** Begin Collected data **

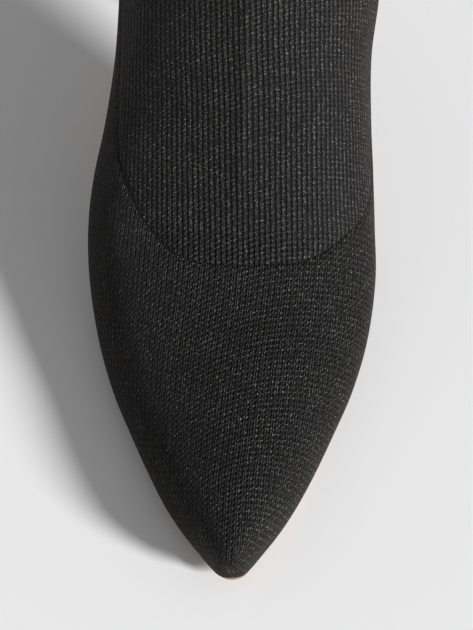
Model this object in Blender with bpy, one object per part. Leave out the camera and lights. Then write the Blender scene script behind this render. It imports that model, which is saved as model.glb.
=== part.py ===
"""Over-the-knee knit boot for the right foot, with a pointed toe and a slim block heel.

Metres, +Z up. The toe points to -Y, the inner side of the foot is +X, and the origin is the middle of
the heel tip's ground face. The boot is shaped on a last: its sections stand upright at the toe, lean
forward over the instep and lie level from the shin up, and every piece follows the same sole line.
"""

from collections import namedtuple
from math import acos, cos, hypot, pi, radians, sin, tan

import bmesh
import bpy
from mathutils import Vector

# Foot
LENGTH = 0.238  # toe tip to the back of the heel, measured along the floor
BALL_WIDTH = 0.0838  # over the upper at the ball
BALL_HEIGHT = 0.0315  # sole to the top of the foot at the ball
INSTEP_LENGTH = 0.1167  # back corner of the heel seat to the front of the ankle
SEAT_WIDTH = 0.060  # sole at the heel seat
TOE_ASIDE = 0.0052  # the toe tip lies this far to the outer side of the heel's middle
NOSE_TUCK = 0.0016  # the upper's lower edge lies this far behind the toe tip
NOSE_LIFT = 0.0035  # the foremost point of the toe stands this far over that edge

# Sole and heel
HEEL_HEIGHT = 0.082  # floor to the underside of the sole at its back edge
SEAT_PITCH = radians(20)
SEAT_LENGTH = 0.048
TREAD_START = 0.066  # the flat of the forefoot, behind the toe tip
TREAD_END = 0.108
TOE_SPRING = 0.0050  # the underside's lift at the toe tip
SOLE = 0.0020
SOLE_INSET = 0.0008  # the outsole's edge lies under the upper
INSOLE = 0.0020
TIP_FROM_BACK = 0.026  # middle of the heel tip to the back of the heel
TIP_LENGTH = 0.026
TIP_WIDTH = 0.025
TIP_HEIGHT = 0.0060

# Shaft, in its worn form
TOP_HEIGHT = 0.650  # floor to the collar
LEG_FROM_BACK = 0.055  # the leg's axis to the back of the heel
ANKLE_WIDTH = 0.0625
ANKLE_DEPTH = 0.0790
CALF_WIDTH = 0.104
CALF_DEPTH = 0.107
KNEE_WIDTH = 0.104
KNEE_DEPTH = 0.109
COLLAR_WIDTH = 0.122
COLLAR_DEPTH = 0.1215
HEM_HEIGHT = 0.018
HEM_STEP = 0.0008  # the folded hem stands out from the wall

# Walls and clearances
WALL = 0.0020
MARGIN = 0.0100  # lasting margin, turned in under the foot
GAP = 0.0003  # between pieces that touch
INSOLE_PLAY = 0.0009  # insole's edge to the upper's wall
FEATHER = SOLE + GAP  # the upper's underside, off the outsole's underside

# Facets and shape rules
AROUND = 32
HEEL_LEVELS = 8
HEEL_CURVE = 1.8  # how fast the heel narrows under its seat
TOE_FAN = 0.024  # in front of this, the sole's edges move along rays from one point
MERGE = 1e-6

Section = namedtuple("Section", "back turn foot top half mid seat wide crest nose")

# The upright sections of the forefoot. They lie (step / spread) squared times the length behind the toe
# tip, which crowds them where the toe is round, and the first only mirrors the third through the tip.
# Half and crest are shares of half the ball's width, mid of the toe's shift and height of the ball's
# height. Seat is the sole's share of the section's width, wide the height of its widest place, and nose
# the share of the tip's tuck and lift.
FOREFOOT_SPREAD = 15.43
FOREFOOT = [
    # step, half, mid, height, seat, wide, crest, nose
    (-1, -0.079, 1.00, 0.34, 0.90, 0.30, 0.000, 0.45),
    (0, 0.000, 1.00, 0.22, 0.90, 0.30, 0.000, 1.00),
    (1, 0.079, 1.00, 0.34, 0.90, 0.30, 0.000, 0.45),
    (2, 0.145, 1.00, 0.45, 0.90, 0.28, 0.000, 0.10),
    (3, 0.228, 1.00, 0.52, 0.90, 0.26, 0.000, 0.00),
    (4, 0.337, 1.00, 0.57, 0.90, 0.25, 0.000, 0.00),
    (5, 0.452, 1.00, 0.62, 0.90, 0.25, 0.000, 0.00),
    (6, 0.567, 0.97, 0.67, 0.90, 0.26, 0.010, 0.00),
    (7, 0.690, 0.95, 0.72, 0.90, 0.27, 0.020, 0.00),
    (8, 0.823, 0.92, 0.79, 0.90, 0.28, 0.035, 0.00),
    (9, 0.929, 0.90, 0.90, 0.90, 0.29, 0.060, 0.00),
    (10, 0.994, 0.93, 1.15, 0.89, 0.29, 0.085, 0.00),
]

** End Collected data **

Problem requirements:
Gather all lines where the word "behind" appears.

Exercise output:
Model this object in Blender with bpy, one object per part. Leave out the camera and lights. Then write the Blender scene script behind this render. It imports that model, which is saved as model.glb.
NOSE_TUCK = 0.0016  # the upper's lower edge lies this far behind the toe tip
TREAD_START = 0.066  # the flat of the forefoot, behind the toe tip
# The upright sections of the forefoot. They lie (step / spread) squared times the length behind the toe